Seorang fisikawan yang sedang menyusun sebuah teori bagi suatu gejala alam, sesungguhnya sedang memindahkan konsep yang berada di balik gejala alam itu ke dalam dunia matematika, yang biasanya berupa objek-objek matematis dan kaitan antara objek-objek itu semisal persamaan-persamaan atau grafik-grafik. Sayangnya, untuk dapat menampung konsep yang ada di balik gejala alam secara utuh dibutuhkan matematika yang tidak sederhana. Bahkan seringkali, matematika yang diperlukan dalam perumusan suatu kaidah bagi suatu gejala alam belum dibayangkan sama sekali oleh para matematikawan. Dalam hal ini fisika memperlihatkan perannya dalam menentukan arah pengembangan ilmu matematika. Contoh masyhur yang patut disebutkan dalam hal ini adalah kalkulus yang dikembangkan secara terpisah oleh Newton dan Leibniz. Newton mengembangkan kalkulus dengan tujuan untuk menyelesaikan masalah mekanika, sedangkan Leibniz mengembangkan kalkulus sebagai kreativitas matematis.

Berikut berapa pandangan tentang kaitan antara fisika dan matematika: Pertama, pandangan paling lunak, mendudukkan matematika hanya sebagai peranti yang memudahkan fisika dan sebagai bahasa untuk mengungkapkan hukum-hukum fisika. Dalam pandangan ini, persamaan-persamaan atau objek-objek matematis bukan segalanya, namun ada esensi lain dalam suatu hukum fisika yang tidak dapat dirumuskan secara matematis. Semua fisikawan eksperimental dan sebagian fisikawan teoretis mengambil posisi ini. Kedua, pandangan yang mendudukkan matematika sebagai tujuan. Fisika adalah upaya memilih atau membangun struktur matematis yang cocok untuk menggambarkan pola-pola keteraturan gejala alamiah. Jadi, fisika dipahami sebagai upaya  menemukan realitas matematis sebagai model yang mewakili realitas fisis. Ketiga, pandangan radikal bahwa fisika adalah upaya menemukan matematika alam, yakni matematika yang mengatur alam semesta ini, keseluruhannya.
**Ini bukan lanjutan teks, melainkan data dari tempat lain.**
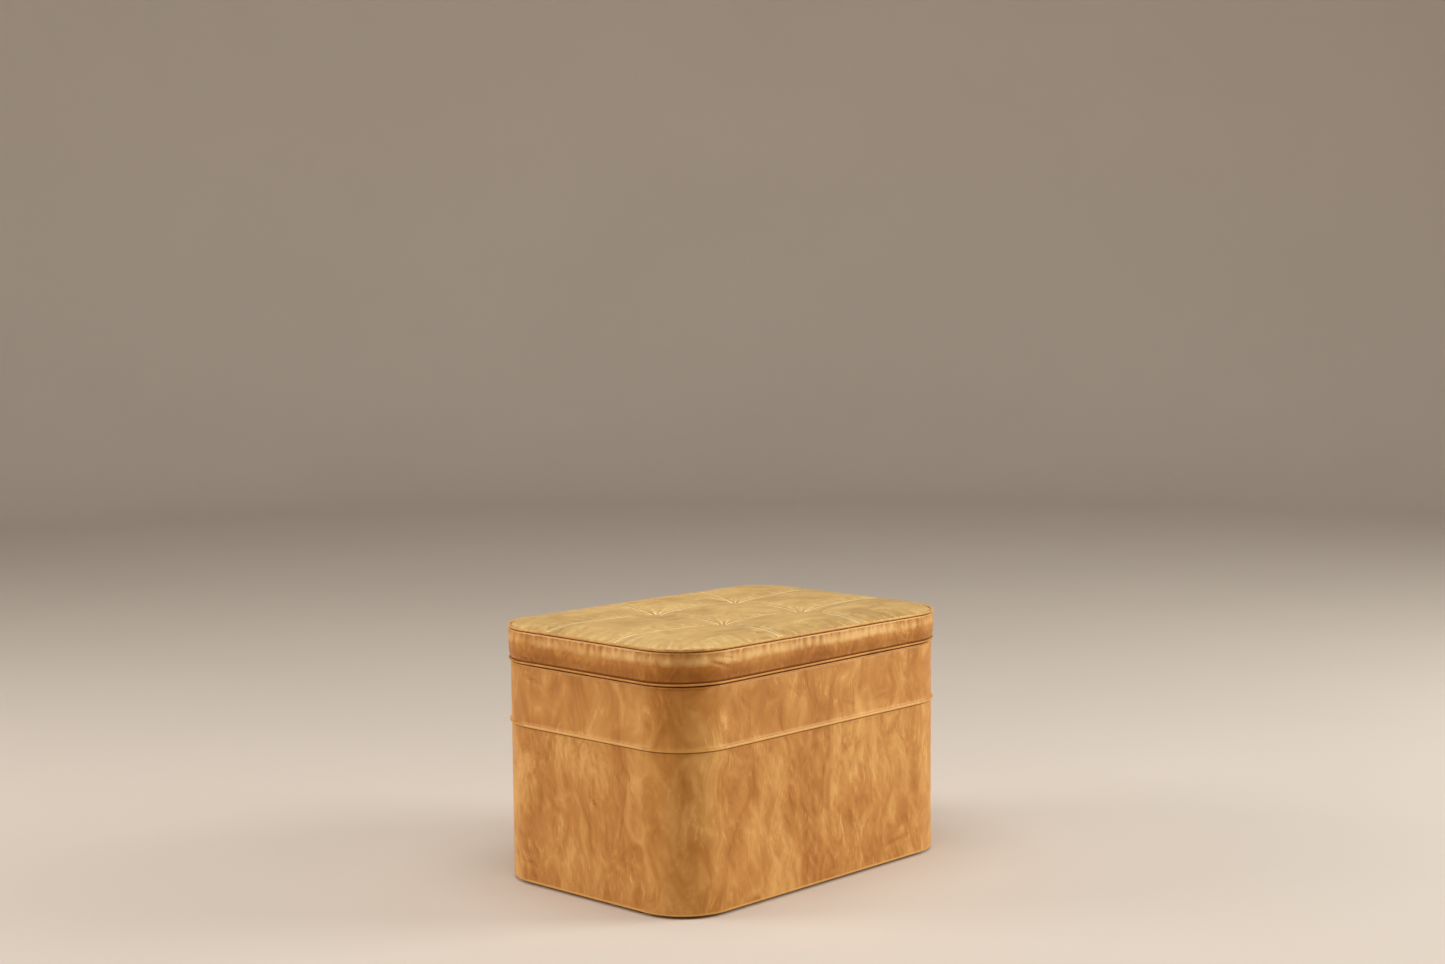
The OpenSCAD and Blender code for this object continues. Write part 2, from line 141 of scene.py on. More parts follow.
floor_finish, tree, shader = material("studio_floor", Roughness=0.85)
cloud = place(tree, "TexNoise", Vector=own_place(tree), Scale=1.5, Detail=3).outputs["Fac"]
wire(tree, shader, Base_Color=mixed(tree, cloud, tone(214, 202, 190), tone(220, 208, 196)))
floor_r, sweep_r, wall_top, sweep_steps = 5.0, 1.6, 4.6, 12
bm = bmesh.new()
bmesh.ops.create_circle(bm, cap_ends=True, radius=floor_r, segments=128)
ring = bm.edges[:]
for i in range(1, sweep_steps + 1):
    turned = math.pi / 2 * i / sweep_steps
    reach = floor_r + sweep_r * math.sin(turned)
    lift = sweep_r * (1 - math.cos(turned)) if i < sweep_steps else wall_top
    ring, verts = draw_out(bm, ring)
    for vert in verts:
        vert.co = (vert.co * Vector((1, 1, 0))).normalized() * reach + Vector((0, 0, lift))
floor = show(bm, "studio_floor", floor_finish)

world = bpy.data.worlds.new("studio")
world.use_nodes = True
world.node_tree.nodes["Background"].inputs["Color"].default_value = tone(228, 224, 216)
world.node_tree.nodes["Background"].inputs["Strength"].default_value = 0.3
bpy.context.scene.world = world
lamp_aim = Vector((0, 0, 0.25))


def lamp(name, at, size, watts, colour):
    data = bpy.data.lights.new(name, "AREA")
    data.size = size
    data.energy = watts
    data.color = colour
    obj = bpy.data.objects.new(name, data)
    bpy.context.scene.collection.objects.link(obj)
    aim = (lamp_aim - Vector(at)).to_track_quat("-Z", "Y")
    obj.matrix_world = Matrix.Translation(at) @ aim.to_matrix().to_4x4()


lamp("lamp_over", at=(-0.4, -0.3, 2.9), size=2.0, watts=46, colour=(1, 0.985, 0.95))
lamp("lamp_front", at=(2.8, -2.6, 1.7), size=1.7, watts=108, colour=(0.98, 1, 0.98))
lamp("lamp_left", at=(-2.7, 2.5, 1.6), size=1.7, watts=68, colour=(1, 0.97, 0.93))


# ---- Plywood box: panels, corners, bottom board and lid board ----
# Four flat 12 mm plywood panels with bent plywood corners between them, glued and pinned to a
# plywood bottom. A board of the same plywood carries the padding of the lid.


def effect(name, **inputs):
    """A node group that gives a colour, a roughness and a height, with inputs of those names and values."""
    group = bpy.data.node_groups.new(name, "ShaderNodeTree")
    for socket, value in inputs.items():
        kind = "Float" if isinstance(value, float) else {3: "Vector", 4: "Color"}[len(value)]
        named = socket.replace("_", " ")
        made = group.interface.new_socket(named, in_out="INPUT", socket_type="NodeSocket" + kind)
        made.default_value = value
    for socket, kind in (("Colour", "Color"), ("Roughness", "Float"), ("Height", "Float")):
        group.interface.new_socket(socket, in_out="OUTPUT", socket_type="NodeSocket" + kind)
    return group, group.nodes.new("NodeGroupInput").outputs, group.nodes.new("NodeGroupOutput").inputs


def give(tree, out, **results):
    """Links what an effect has worked out to its outputs."""
    for name, result in results.items():
        tree.links.new(result, out[name])


def maths(tree, operation, first, second=0.0, third=0.0):
    return place(tree, "Math", {"operation": operation}, {0: first, 1: second, 2: third}).outputs[0]


def spread(tree, value, low, high, to_low=0.0, to_high=1.0):
    """Stretches the values between low and high over another range, and clips what is outside."""
    return place(
        tree, "MapRange", Value=value, From_Min=low, From_Max=high, To_Min=to_low, To_Max=to_high
    ).outputs["Result"]


def spots(tree, vector, scale, detail=2.0, rough=0.5, twist=0.0):
    return place(
        tree, "TexNoise", Vector=vector, Scale=scale, Detail=detail, Roughness=rough, Distortion=twist
    ).outputs["Fac"]


def use(tree, shader, group, bump, **values):
    """Puts an effect into a material: its colour, roughness and height go to the shader."""
    node = tree.nodes.new("ShaderNodeGroup")
    node.node_tree = group
    wire(tree, node, **values)
    raised = place(tree, "Bump", Strength=1.0, Distance=bump, Height=node.outputs["Height"]).outputs["Normal"]
    colour, roughness = node.outputs["Colour"], node.outputs["Roughness"]
    wire(tree, shader, Base_Color=colour, Roughness=roughness, Normal=raised)


wood_figure, given, out = effect(
    "wood_figure", Place=(0, 0, 0), Early_Wood=tone(214, 182, 138), Late_Wood=tone(176, 134, 88),
    Ring_Scale=30.0, Waver=4.0,
)
tree = wood_figure
rings = place(
    tree, "TexWave", {"wave_type": "BANDS", "bands_direction": "Y"},
    Vector=given["Place"], Scale=given["Ring Scale"], Distortion=given["Waver"], Detail=3, Detail_Scale=0.6,
).outputs["Fac"]
pores = spots(tree, given["Place"], 900, 2)
figure = mixed(tree, spread(tree, rings, 0.2, 0.95), given["Early Wood"], given["Late Wood"])
give(
    tree, out, Colour=mixed(tree, spread(tree, pores, 0.62, 0.75, 0, 0.45), figure, tone(120, 84, 52)),
    Roughness=spread(tree, rings, 0, 1, 0.62, 0.5),
    Height=maths(tree, "SUBTRACT", maths(tree, "MULTIPLY", rings, 0.3), pores),
)


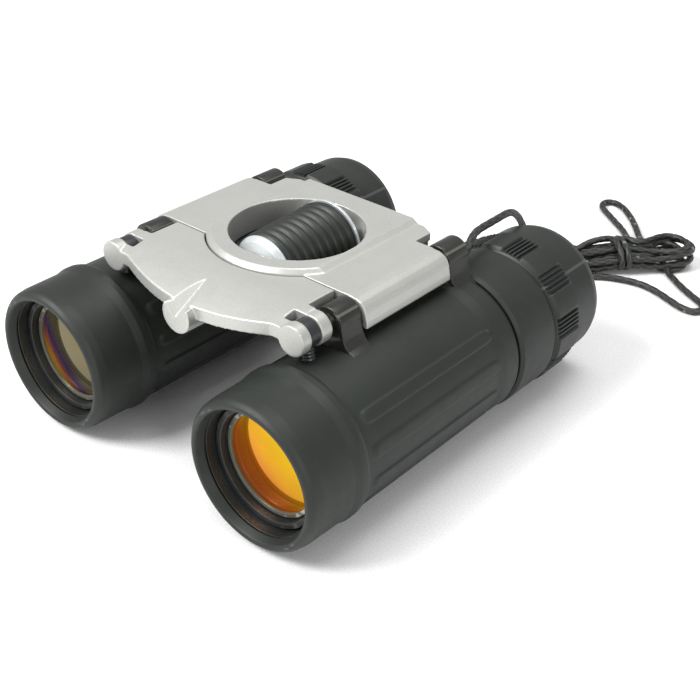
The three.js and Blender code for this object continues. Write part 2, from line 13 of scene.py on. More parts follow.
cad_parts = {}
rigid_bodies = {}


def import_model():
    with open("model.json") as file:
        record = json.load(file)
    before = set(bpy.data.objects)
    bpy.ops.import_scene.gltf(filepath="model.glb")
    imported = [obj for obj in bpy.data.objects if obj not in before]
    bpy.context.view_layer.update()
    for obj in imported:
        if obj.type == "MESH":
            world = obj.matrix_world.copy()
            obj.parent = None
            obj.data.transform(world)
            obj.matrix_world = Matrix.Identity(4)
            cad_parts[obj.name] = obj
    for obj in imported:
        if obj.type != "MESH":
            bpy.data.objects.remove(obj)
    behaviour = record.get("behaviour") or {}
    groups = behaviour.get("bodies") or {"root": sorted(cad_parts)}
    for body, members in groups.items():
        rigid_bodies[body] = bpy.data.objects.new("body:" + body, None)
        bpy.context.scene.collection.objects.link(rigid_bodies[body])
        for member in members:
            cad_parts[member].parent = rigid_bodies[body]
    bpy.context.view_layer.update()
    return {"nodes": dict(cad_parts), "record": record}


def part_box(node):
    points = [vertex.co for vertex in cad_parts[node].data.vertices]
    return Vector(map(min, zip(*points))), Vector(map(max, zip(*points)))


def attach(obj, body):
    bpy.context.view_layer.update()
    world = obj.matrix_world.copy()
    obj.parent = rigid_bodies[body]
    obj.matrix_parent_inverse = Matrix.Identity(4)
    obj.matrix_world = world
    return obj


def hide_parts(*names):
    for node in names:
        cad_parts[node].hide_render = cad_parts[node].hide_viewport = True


for leftover in list(bpy.data.objects):
    bpy.data.objects.remove(leftover)
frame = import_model()

MM = 0.001
BODY_OF = {node: body
           for body, nodes in frame["record"]["behaviour"]["bodies"].items()
           for node in nodes}


def span(node, axis):
    """Lowest and highest place of a CAD node on one axis, in millimetres."""
    low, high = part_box(node)
    return low[axis] / MM, high[axis] / MM


def middle(node, axis):
    low, high = span(node, axis)
    return (low + high) / 2


# ---------- sizes from the frame, in millimetres ----------
AXIS_X = middle("left_objective_hood", 0)
AXIS_Z = middle("left_objective_hood", 2)
HINGE_X = middle("left_hinge_rod", 0)
HINGE_Z = middle("left_hinge_rod", 2)
DRUM_Z = middle("focus_screw", 2)
SEAT_R = AXIS_Z
HOOD_FRONT, HOOD_REAR = span("left_objective_hood", 1)
SLEEVE_FRONT, SLEEVE_REAR = span("left_armour_sleeve", 1)
TUBE_FRONT, LUG_REAR = span("left_barrel_tube", 1)
CELL_FRONT, CELL_REAR = span("left_objective_cell", 1)
SHELL_FRONT, SHELL_REAR = span("left_eyepiece_housing", 1)
CUP_FRONT, CUP_REAR = span("left_eyecup", 1)
OCULAR_FRONT, OCULAR_REAR = span("left_ocular_tube", 1)
ROD_FRONT, ROD_REAR = span("left_hinge_rod", 1)
LINK_FRONT, LINK_REAR = span("left_focus_link", 1)
BRIDGE_REAR = span("bridge_plate", 1)[1]
FRONT_LUG = (-24.0, -18.0)
REAR_LUG = (10.4, LUG_REAR)
BRIDGE_FRONT = FRONT_LUG[1] + 0.35
CROWN_TOP = span("bridge_plate", 2)[1]
WING_TOP = CROWN_TOP - 1.0
SLIDE_FRONT = span("slide_plate", 1)[0]
DRUM_FRONT, DRUM_REAR = span("focus_drum", 1)
RUBBER_FRONT, RUBBER_REAR = span("drum_sleeve", 1)
GAP = 0.3
BORE_R = 13.3
TUBE_R = 14.5
BODY_R = 15.9
ROD_R = 1.3
ROD_BORE_R = 1.65
TUBE_REAR = 15.8
LINK_R = 2.95
PAST_ALL = 40
SIDES = ((1, "left"), (-1, "right"))

# ---------- camera ----------
EYE = Vector((0.1519, -0.1688, 0.1521))
TOWARDS_EYE = Vector((0.541, -0.651, 0.532)).normalized()
CAMERA_RIGHT = Vector((0.761, 0.648, 0.020))
FOCAL_LENGTH = 60.36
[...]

Selain itu, perlu disadari bahwa matematika dan sains (khususnya fisika) masing-masing memiliki “naluri” (fitur) yang dalam beberapa hal saling bertentangan. Pengambilan kesimpulan dalam matematika bersifat deduktif. Terlepas dari teorema Gödel, selalu ada pembuktian bagi kebenaran sebuah proposisi matematis. Sementara pengambilan kesimpulan dalam sains bersifat induktif. Oleh karena itu, seperti diungkapkan di depan, tidak ada cara untuk membuktikan kebenaran proposisi (teori) sains. Proposisi (teori) sains hanya mungkin untuk dibuktikan kesalahannya. Namun demikian, ada hal-hal menarik yang terkait dengan hubungan antara matematika dan fisika. Kalau kita mencermati, akan terlihat adanya perpadanan antara teori-teori yang berkembang di fisika dan konsep-konsep yang berkembang di matematika padahal teori-teori dan konsep-konsep itu dikembangkan terpisah dalam ranahnya masing-masing. Ketika kedua hal yang berpadanan itu bertemu dihasilkanlah sebuah teori yang indah dan efektif. Sebagai contoh, teori relativitas umum yang digagas oleh Albert Einstein memiliki timpalan geometri Lorentz sebagai hal khusus geometri Riemann. Kalau dalam ilmu fisika dikenal mekanika Newton, maka di matematika berkembang-geometri simplektik. Jika di dalam fisika berkembang teori medan tera yang menjelaskan interaksi (gaya-gaya) fundamental, maka di matematika orang mengembangkan teori untingan serat dengan koneksi. Dan masih banyak lagi perpadanan semacam ini.